PUTRAJAYA: Malaysia’s female labour force participation has been on the rise in the past three decades. According to the Malaysia Millennium Development Goals (MDG) report, female labour force participation increased to 53.6% in 2014, from 44.5% and 47.2% in 1982 and 2000, while the ratio between female and male students improved to 1.31 in 2014.

Minister in the Prime Minister’s Department Datuk Seri Abdul Wahid Omar said Malaysia had achieved and surpassed the targets for women empowerment, as laid out in the United Nations’ (UN) MDG.

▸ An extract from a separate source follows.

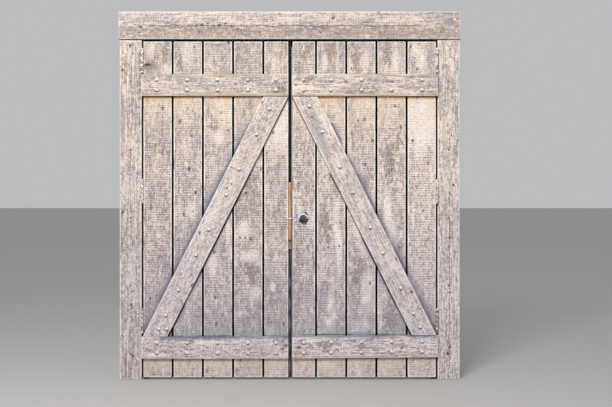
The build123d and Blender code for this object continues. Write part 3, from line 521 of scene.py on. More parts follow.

“In terms of the empowerment of women, we have achieved that in education and in fact, we have surpassed it. We need to worry more about our male students now, as they are not doing as well as the females.

“On the role of women in senior leadership roles, that is improving, but still can be better. At the board of directors’ level of all registered companies, it stands at 29.5%. That is some of the unfinished business that we need to address,” he said.

Wahid was speaking at the unveiling of the Malaysia MDG 2015 report yesterday, which outlined the performance and outcome of development efforts over the past 15 years. The targets set out by the MDG aim to eradicate extreme poverty and hunger, achieve universal primary education, promote gender equality and empowering women, reduce child mortality, improve maternal health, combat HIV, malaria and other diseases, and ensure environmental sustainability.

Malaysia’s key achievements include a reduction in the proportion of the population in poverty to 0.6% as at 2014, compared with 16.5% in 1990 and 3.8% in 2009. The net enrolment ratio in primary education rose to 97.9% in 2014, compared with 92.7% and 95.7% in 1990 and 2009 respectively. Youth unemployment improved to 10.2% in 2014, from 11.9% in 2009.

“Based on the MDG targets set in 2000, we have achieved most of the targets. The report outlines the targets we have achieved and areas that continue to [be] work[ed] on to meet the new targets set for 2030 under the SDGs (sustainable development goals),” said Wahid.

The UN’s 2030 agenda consists of 17 new SDGs or global goals to guide policy and funding over the next 15 years.